La mosca: il ronzio fastidioso di un uomo ossessionato dal progresso
La trasformazione del corpo è uno dei principi su cui si fonda il cinema di David Cronenberg. Il suo film La mosca è un capolavoro assoluto: è horror, è fantascienza ma probabilmente è anche un film sull’amore, un amore tragico che non riesce a consolidarsi a causa dei soliti egoismi tremendamente umani, del nostro ego spropositato, il quale tradisce ogni buon sentimento che vale la pena di essere vissuto più di ogni altra cosa!
Al centro delle vicende troviamo Seth (Jeff Goldblum), un uomo ossessionato dall’idea di rincorrere il progresso tecnologico. La sua mente – ancor prima dell’incidente scatenante che trasformerà il suo corpo – andrà in contro a un cambiamento; una mente avvelenata dall’esigenza di dare vita a un’invenzione rivoluzionaria: il teletrasporto. Seth si innamora di una giornalista (Geena Davis), la quale inizialmente è incuriosita dalla scoperta del teletrasporto, su cui vorrebbe scrivere un articolo che le cambierebbe la vita in termini di carriera e di successo. Poi, in realtà, viene sedotta da quell’uomo, così affascinante e pieno di buoni propositi relazionali. Durante una serata come tante altre però, la rabbia e la gelosia mescolate all’ebbrezza dell’alcol portano Seth a commettere un terribile errore: sottoporsi personalmente al teletrasporto prima dei dovuti accertamenti. La conseguenza? Il suo corpo si trasformerà lentamente in una mosca gigante.

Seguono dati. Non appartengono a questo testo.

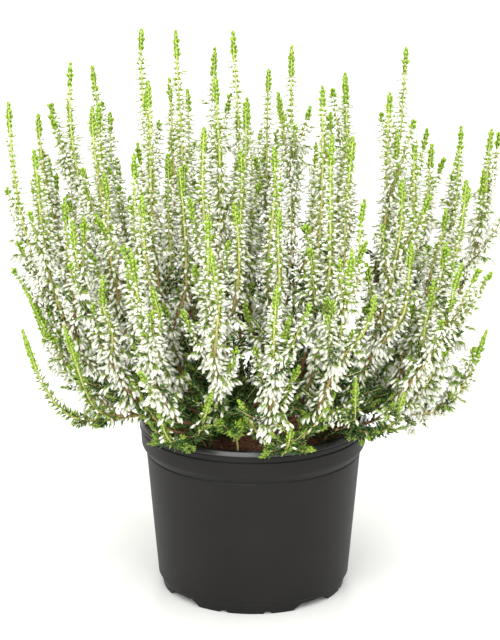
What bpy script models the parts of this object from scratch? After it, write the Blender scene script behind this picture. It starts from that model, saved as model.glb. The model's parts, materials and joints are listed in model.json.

I nostri protagonisti si muovono all’interno di ambienti cupi, tendenzialmente freddi, amplificati espressivamente da una splendida fotografia e da una messinscena azzeccatissima nella sua estrema semplicità. Il climax sale e cresce vertiginosamente, come un decollo aereo, affrontando le varie tappe della mutazione del corpo corporale di Seth sostenuta da un trucco di un livello notevolissimo per l’epoca, a tal punto da aggiudicarsi il premio Oscar.
La mosca è una sorta di metamorfosi kafkiana, poiché lo spettatore non si distacca emotivamente da Seth, non lo ripudia e non lo condanna, anzi ne prova un’immensa e struggente pietà. Come nel racconto di Kafka, Seth si arrampica sulle pareti fino al soffitto cercando vie di fuga, prendendo consapevolezza di un cambiamento irreversibile. La sua coscienza si indebolisce sempre più a causa di quello che ha perso nella sua vita umana: l’amore e il sentirsi amati. Quello di Cronenberg non è un film soltanto sulla perdita del corpo, bensì sulla perdita dell’uomo, della sua identità formata da materia e anima. L’anima distrutta da un mondo confusionario dove l’a-moralità della società porta al perseguimento di uno stile di vita illusorio. L’ideale contemporaneo di voler raggiungere a tutti i costi il successo, la convinzione di avere le stesse possibilità di un Dio e, infine, l’idea di volersi sostituire a Dio portano l’individuo a una dolorosa auto-distruzione.